Plain-language summary.
A running system logs many internal numbers at each step.
This paper turns those numbers into a small set of coordinates, like a map. It then checks
whether the system’s regime labels match regions on that map, and whether regime switches
look like jumps. No meaning is read from generated text; only timing signals (input arrival
and “say” timestamps) are used.
Technical summary.
A tick-resolved window of a real-time “cognitive runtime” execution
(1k-node substrate) is analyzed using principal component analysis (PCA) on internal
numeric telemetry. In the analyzed window (t ∈ [359521, 385094], n = 16,746 ticks), the
first eight PCs explain 89.18% of standardized-feature variance.

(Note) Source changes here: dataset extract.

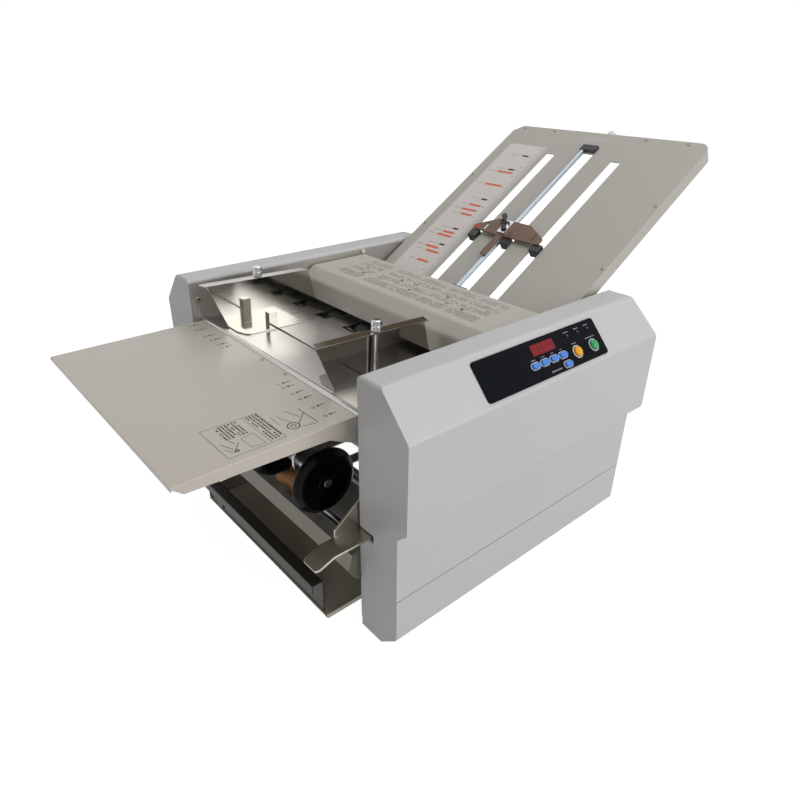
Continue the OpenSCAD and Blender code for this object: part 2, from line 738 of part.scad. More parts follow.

Regime-change ticks have
higher per-tick displacement in the first eight PCs, ∥∆PC1:8∥2 (mean 6.05 vs. 5.05; Cohen’s
d = 0.47; Mann–Whitney p = 2.9 × 10−157). A microstate Markov model (K=30, built
on the first eight PCs) exhibits multiple slow modes (second eigenvalue 0.9978, implied
timescale τ ≈ 455 steps), consistent with metastable organization. A “content influence”
control uses a lightweight input embedding (hashing + SVD) and finds a measurable increase
in next-step PC predictability (mean ∆R2 = 0.134 for predicting PC1:6(t+1)), while direct
next-step “say” prediction does not improve (AUC change −0.0055). All results are backed
by a self-contained data+code bundle with SHA256 indexing.